Soprattutto, la grande distorsione, e di tutti coloro, professionisti dell’informazione e dilettanti dell’etica per sentito dire, che hanno lanciato il sasso contro l’ignoto reprobo. E che ora, dopo aver nascosto la mano, alzano il dito per addebitare le responsabilità ad altri. Poi c’è la responsabilità di quelli che a frotte hanno commentato sui social e hanno promesso di recarsi tutti in pizzeria a Sant’Angelo Lodigiano il primo sabato libero. Sono costoro ad avere montato un caso mediatico, senza prima averlo verificato, trasformando la ristoratrice in un ballon d’essai dell’inclusione. Senza badare che potesse scoppiare. Per due giorni è stata creata una nuova eroina al solo scopo di avere la storia del giorno per denunciare la deriva (di destra) italiana. A partire dall’inossidabile Berizzi che ogni giorno, su Repubblica, deve riempire il suo “spazio identitario nel solco civile di Rep.”, e lo ha subito fatto con la storia “del cliente che non vuole sedersi accanto a gay e disabili e la titolare del locale che gli risponde (meritoriamente) di non tornare più”. Vero o no che fosse. La povera Giovanna Pedretti ha ricevuto montagne di elogi e prenotazioni “virtuali”, grazie alla risonanza mediatica tesa a farne una eroina. E ora è fastidioso leggere i commenti con la coda di paglia di chi dice che “non si doveva farne un caso”.

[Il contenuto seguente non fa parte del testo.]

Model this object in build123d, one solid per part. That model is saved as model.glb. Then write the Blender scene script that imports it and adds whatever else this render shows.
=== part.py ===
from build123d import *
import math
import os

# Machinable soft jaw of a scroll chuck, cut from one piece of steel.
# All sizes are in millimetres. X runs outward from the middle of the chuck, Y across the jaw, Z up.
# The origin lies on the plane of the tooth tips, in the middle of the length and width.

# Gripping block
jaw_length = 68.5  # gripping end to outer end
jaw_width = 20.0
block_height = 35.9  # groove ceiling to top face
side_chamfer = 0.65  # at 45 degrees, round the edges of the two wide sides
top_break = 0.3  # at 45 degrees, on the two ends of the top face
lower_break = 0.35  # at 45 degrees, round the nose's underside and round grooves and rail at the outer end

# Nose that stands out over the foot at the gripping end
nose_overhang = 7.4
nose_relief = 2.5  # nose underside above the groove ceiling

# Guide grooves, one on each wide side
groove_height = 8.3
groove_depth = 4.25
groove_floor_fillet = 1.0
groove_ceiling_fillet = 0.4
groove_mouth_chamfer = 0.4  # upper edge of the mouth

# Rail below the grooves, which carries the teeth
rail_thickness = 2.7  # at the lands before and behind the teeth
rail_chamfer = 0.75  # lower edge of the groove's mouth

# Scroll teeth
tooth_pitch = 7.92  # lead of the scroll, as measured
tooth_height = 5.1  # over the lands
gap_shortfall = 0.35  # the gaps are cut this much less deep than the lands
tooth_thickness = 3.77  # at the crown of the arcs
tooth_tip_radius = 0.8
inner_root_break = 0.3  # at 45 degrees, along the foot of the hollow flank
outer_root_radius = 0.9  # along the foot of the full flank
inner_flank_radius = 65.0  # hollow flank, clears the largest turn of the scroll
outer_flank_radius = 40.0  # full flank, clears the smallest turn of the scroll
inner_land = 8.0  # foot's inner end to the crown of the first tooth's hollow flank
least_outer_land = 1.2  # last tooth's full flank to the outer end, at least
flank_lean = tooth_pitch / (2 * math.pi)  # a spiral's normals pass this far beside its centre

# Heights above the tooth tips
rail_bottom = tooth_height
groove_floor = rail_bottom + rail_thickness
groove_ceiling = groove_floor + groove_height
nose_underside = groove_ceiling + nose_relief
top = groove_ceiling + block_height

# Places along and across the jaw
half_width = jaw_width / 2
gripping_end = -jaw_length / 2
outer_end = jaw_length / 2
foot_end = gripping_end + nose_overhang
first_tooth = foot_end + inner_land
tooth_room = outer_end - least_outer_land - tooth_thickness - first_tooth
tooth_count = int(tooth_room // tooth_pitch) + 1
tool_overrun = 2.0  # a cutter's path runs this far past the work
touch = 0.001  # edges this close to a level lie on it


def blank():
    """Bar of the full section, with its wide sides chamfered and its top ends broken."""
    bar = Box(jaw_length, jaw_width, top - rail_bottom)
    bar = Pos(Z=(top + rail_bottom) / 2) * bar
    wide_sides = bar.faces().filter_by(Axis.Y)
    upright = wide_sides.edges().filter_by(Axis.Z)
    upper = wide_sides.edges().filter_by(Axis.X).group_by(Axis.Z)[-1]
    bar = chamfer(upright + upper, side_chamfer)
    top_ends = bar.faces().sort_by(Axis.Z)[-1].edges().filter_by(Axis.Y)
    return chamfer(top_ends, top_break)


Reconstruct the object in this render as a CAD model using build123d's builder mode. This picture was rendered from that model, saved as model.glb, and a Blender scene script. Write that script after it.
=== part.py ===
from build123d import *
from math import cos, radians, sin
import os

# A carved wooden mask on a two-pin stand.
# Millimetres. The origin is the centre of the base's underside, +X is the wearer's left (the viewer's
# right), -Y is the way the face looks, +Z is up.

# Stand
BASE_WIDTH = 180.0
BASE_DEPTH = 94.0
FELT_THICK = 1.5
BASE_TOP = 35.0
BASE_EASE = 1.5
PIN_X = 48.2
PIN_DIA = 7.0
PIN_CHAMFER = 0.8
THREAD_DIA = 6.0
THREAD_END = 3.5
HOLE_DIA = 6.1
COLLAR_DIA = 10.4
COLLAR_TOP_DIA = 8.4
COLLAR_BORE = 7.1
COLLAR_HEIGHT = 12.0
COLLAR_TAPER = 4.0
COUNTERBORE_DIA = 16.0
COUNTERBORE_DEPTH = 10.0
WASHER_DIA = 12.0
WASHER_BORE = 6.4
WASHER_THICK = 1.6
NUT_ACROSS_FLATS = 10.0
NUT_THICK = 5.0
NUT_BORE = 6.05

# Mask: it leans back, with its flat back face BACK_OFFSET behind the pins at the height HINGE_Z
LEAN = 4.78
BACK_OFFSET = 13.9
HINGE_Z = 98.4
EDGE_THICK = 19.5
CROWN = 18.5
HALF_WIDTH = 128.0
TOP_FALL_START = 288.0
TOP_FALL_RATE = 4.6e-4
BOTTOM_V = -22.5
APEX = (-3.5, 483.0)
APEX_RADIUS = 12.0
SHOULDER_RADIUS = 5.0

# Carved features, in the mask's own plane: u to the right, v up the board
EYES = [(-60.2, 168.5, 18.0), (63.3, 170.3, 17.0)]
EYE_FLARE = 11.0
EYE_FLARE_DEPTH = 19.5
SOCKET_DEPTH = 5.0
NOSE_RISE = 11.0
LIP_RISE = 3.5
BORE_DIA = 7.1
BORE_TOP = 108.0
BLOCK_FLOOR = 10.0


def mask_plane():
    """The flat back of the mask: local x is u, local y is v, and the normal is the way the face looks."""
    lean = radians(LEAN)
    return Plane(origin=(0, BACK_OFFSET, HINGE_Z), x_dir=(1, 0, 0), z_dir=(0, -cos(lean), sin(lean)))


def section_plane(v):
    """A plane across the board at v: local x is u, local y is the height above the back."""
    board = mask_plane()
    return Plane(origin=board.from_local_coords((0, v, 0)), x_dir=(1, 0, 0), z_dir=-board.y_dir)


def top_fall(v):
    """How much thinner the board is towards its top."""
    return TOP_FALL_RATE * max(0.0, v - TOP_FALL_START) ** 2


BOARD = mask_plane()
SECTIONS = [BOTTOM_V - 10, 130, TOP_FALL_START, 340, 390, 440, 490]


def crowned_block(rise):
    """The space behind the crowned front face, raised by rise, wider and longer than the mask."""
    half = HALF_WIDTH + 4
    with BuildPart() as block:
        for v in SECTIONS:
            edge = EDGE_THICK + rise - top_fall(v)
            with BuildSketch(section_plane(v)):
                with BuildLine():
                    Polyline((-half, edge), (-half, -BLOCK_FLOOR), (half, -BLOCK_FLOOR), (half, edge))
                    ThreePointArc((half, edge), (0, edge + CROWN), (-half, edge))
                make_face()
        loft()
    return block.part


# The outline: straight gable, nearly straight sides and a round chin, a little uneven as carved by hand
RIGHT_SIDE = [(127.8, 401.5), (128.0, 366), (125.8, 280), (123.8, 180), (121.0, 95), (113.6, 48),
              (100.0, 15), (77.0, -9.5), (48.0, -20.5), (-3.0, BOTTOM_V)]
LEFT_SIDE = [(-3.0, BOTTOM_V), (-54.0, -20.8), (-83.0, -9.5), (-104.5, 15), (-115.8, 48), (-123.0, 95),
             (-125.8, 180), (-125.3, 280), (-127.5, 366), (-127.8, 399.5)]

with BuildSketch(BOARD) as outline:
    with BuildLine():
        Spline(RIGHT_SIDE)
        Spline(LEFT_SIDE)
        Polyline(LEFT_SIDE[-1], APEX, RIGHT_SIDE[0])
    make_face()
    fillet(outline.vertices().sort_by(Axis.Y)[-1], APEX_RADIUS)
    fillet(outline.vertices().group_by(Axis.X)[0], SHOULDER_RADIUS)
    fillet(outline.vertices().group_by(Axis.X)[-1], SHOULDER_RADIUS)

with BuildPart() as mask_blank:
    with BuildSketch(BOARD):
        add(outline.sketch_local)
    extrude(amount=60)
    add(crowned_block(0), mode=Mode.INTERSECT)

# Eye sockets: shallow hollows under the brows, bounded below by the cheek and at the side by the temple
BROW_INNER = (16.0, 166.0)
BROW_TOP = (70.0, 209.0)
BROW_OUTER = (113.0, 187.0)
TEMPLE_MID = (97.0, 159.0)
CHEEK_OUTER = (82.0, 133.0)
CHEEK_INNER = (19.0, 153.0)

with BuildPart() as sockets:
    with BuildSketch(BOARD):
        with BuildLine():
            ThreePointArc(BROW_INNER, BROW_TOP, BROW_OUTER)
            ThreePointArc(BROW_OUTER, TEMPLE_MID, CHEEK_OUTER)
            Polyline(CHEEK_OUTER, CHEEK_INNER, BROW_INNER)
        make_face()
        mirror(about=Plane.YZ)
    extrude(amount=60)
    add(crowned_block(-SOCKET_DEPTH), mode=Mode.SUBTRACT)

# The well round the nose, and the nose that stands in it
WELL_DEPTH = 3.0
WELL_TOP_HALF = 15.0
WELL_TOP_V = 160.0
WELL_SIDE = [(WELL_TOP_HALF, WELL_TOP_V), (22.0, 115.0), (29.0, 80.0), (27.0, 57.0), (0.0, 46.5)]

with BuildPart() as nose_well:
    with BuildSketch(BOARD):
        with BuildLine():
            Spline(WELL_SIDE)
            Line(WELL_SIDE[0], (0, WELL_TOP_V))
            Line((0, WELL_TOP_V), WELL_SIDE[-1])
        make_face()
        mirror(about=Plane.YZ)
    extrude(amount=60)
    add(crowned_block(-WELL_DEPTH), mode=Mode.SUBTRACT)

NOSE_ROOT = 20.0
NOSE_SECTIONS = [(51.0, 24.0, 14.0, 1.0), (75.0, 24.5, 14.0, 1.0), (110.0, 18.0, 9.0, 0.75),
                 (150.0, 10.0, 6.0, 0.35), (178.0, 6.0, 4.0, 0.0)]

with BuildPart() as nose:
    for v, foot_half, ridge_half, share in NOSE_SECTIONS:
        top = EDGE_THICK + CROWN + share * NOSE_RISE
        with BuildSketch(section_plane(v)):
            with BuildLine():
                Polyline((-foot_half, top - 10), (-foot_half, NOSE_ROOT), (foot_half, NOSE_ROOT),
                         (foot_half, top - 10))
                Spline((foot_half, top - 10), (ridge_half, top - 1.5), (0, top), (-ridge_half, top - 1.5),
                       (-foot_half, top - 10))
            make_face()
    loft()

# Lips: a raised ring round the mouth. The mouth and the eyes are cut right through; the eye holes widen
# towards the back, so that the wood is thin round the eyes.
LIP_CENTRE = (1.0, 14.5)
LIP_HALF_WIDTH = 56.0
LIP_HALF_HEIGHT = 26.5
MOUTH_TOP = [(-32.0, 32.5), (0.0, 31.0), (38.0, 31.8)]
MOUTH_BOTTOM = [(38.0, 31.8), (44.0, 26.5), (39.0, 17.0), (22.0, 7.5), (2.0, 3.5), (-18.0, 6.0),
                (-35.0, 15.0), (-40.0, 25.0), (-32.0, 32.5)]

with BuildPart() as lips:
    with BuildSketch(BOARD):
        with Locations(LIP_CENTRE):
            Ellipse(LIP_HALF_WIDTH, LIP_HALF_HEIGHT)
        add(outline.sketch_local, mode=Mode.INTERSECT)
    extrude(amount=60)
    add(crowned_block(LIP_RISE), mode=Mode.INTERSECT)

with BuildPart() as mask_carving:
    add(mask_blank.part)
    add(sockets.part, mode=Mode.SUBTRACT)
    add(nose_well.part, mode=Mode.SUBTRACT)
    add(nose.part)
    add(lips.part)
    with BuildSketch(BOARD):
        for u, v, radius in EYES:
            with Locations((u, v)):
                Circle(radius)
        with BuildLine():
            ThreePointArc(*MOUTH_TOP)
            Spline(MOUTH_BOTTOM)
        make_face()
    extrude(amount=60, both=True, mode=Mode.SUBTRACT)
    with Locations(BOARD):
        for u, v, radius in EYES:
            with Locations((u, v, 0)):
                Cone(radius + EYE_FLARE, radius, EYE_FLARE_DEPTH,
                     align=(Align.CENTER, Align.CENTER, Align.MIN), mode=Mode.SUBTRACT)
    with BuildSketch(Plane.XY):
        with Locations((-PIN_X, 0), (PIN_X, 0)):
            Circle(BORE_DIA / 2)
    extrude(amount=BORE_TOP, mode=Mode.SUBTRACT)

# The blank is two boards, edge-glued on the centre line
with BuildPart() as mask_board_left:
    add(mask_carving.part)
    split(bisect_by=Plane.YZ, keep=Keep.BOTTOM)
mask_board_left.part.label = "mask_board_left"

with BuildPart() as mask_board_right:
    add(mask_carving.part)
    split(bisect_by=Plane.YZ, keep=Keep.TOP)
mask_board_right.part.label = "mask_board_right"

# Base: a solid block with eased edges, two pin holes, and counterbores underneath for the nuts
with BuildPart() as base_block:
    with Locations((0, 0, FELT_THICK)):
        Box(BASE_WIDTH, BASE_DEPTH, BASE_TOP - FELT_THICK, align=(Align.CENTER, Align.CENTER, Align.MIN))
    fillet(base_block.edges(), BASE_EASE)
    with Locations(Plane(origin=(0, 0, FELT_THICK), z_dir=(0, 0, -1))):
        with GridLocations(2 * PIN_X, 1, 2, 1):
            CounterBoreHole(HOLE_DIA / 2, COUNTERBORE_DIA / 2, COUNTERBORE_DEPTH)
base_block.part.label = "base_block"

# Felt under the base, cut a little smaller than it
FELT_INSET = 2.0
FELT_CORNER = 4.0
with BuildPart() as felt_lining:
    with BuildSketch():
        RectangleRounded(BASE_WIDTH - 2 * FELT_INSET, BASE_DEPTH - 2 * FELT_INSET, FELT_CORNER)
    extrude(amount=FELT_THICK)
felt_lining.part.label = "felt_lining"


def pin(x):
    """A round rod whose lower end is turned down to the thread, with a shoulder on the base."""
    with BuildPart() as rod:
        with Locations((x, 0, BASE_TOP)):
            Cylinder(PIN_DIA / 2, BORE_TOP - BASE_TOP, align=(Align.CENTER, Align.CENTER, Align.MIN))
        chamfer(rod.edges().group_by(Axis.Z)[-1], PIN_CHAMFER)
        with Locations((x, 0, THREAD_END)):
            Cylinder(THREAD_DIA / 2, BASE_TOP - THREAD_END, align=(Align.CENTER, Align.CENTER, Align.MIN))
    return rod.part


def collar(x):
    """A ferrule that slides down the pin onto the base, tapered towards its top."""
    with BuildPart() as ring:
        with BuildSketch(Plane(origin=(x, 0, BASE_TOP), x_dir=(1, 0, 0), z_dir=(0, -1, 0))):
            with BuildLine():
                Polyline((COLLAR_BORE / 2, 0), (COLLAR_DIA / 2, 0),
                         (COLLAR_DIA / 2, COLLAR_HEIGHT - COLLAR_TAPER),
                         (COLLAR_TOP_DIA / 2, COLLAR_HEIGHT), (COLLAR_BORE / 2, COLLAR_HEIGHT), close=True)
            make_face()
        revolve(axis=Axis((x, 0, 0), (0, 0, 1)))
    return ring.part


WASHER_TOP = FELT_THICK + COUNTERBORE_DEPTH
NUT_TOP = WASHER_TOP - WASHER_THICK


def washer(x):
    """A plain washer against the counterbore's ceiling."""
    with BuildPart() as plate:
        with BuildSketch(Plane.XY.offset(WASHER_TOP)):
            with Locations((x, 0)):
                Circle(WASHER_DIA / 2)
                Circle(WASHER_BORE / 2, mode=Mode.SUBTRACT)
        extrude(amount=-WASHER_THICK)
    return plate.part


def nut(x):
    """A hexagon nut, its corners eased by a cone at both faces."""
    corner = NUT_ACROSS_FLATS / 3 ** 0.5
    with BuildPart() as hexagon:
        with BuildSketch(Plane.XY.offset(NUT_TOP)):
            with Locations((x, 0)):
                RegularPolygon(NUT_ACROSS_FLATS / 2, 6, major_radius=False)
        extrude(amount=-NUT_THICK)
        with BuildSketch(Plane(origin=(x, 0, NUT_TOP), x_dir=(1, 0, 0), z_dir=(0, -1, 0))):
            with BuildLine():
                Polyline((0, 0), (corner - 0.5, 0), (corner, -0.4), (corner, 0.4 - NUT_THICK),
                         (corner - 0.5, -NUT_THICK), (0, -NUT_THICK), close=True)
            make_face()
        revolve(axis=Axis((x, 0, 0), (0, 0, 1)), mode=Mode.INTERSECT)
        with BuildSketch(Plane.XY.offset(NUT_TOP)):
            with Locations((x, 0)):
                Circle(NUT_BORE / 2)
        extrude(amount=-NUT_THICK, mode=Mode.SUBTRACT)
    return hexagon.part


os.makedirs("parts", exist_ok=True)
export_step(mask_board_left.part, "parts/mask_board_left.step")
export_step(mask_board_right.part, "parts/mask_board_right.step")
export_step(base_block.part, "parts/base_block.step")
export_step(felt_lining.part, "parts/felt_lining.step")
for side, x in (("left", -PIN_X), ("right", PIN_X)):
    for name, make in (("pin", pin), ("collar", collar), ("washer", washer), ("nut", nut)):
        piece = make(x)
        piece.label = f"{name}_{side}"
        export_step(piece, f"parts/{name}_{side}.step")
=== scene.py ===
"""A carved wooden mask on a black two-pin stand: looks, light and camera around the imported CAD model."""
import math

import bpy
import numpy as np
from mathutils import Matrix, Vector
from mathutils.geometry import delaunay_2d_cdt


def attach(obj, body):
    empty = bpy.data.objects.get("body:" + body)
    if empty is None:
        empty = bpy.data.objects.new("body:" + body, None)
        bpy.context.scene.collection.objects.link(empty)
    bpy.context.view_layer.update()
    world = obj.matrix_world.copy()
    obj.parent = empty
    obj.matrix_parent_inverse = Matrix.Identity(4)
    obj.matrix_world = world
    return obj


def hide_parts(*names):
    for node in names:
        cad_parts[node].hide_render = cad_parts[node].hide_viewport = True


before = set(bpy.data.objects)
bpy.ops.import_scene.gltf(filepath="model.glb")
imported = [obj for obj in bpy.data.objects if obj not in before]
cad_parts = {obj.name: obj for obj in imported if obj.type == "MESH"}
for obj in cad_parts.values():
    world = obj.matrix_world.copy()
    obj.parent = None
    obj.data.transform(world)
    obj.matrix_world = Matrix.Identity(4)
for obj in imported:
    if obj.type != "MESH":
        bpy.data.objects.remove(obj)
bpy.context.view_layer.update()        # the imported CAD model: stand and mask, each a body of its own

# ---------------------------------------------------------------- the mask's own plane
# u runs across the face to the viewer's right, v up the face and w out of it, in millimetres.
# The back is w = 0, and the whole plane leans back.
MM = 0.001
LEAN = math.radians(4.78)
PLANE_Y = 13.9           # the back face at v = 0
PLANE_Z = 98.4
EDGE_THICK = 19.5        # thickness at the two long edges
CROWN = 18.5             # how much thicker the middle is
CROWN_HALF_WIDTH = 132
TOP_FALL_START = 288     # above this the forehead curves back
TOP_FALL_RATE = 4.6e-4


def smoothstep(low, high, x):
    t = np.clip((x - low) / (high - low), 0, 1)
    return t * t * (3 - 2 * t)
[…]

La terza distorsione riguarda infine l’esito infausto. E’ in corso un fuoco di sbarramento per circoscrivere come responsabili della vicenda, e dunque della tragedia, i debunker famigerati e i (pochi in verità) organi di stampa che, a seguito della “notizia” gonfiata ad arte dagli “imbenevolitori”, hanno semplicemente alzato la mano per chiamare il Var e chiedere una verifica. I debunker professionali e persino dilettanti non piacciono per niente, nel loro non richiesto moralismo, e spesso si dedicano a cause sbagliate. Ma imputarli a unici responsabili dell’esito tragico della faccenda è ipocrita se non peggio. Giovanna Pedretti che forse “non aveva la forza per resistere alla gogna”, come scrivono adesso coloro che l’hanno usata semplicemente per poter alimentare, con materiale d’accatto, la narrazione di un’Italia in preda alle orribili forze oscure dell’esclusione, è stata invece vittima molto più di costoro: di tutti quelli che hanno esaltato il suo gesto di (inconsapevole) azionatrice della gogna. Molto più di chi ha invece ipotizzato che le cose potessero magari stare diversamente. Questo vale ovviamente anche per i politici leghisti che oggi attaccano in modo sguaiato “la sinistra che se la prende con i deboli”, dimenticandosi di quando il loro segretario andava a citofonare ai presunti spacciatori.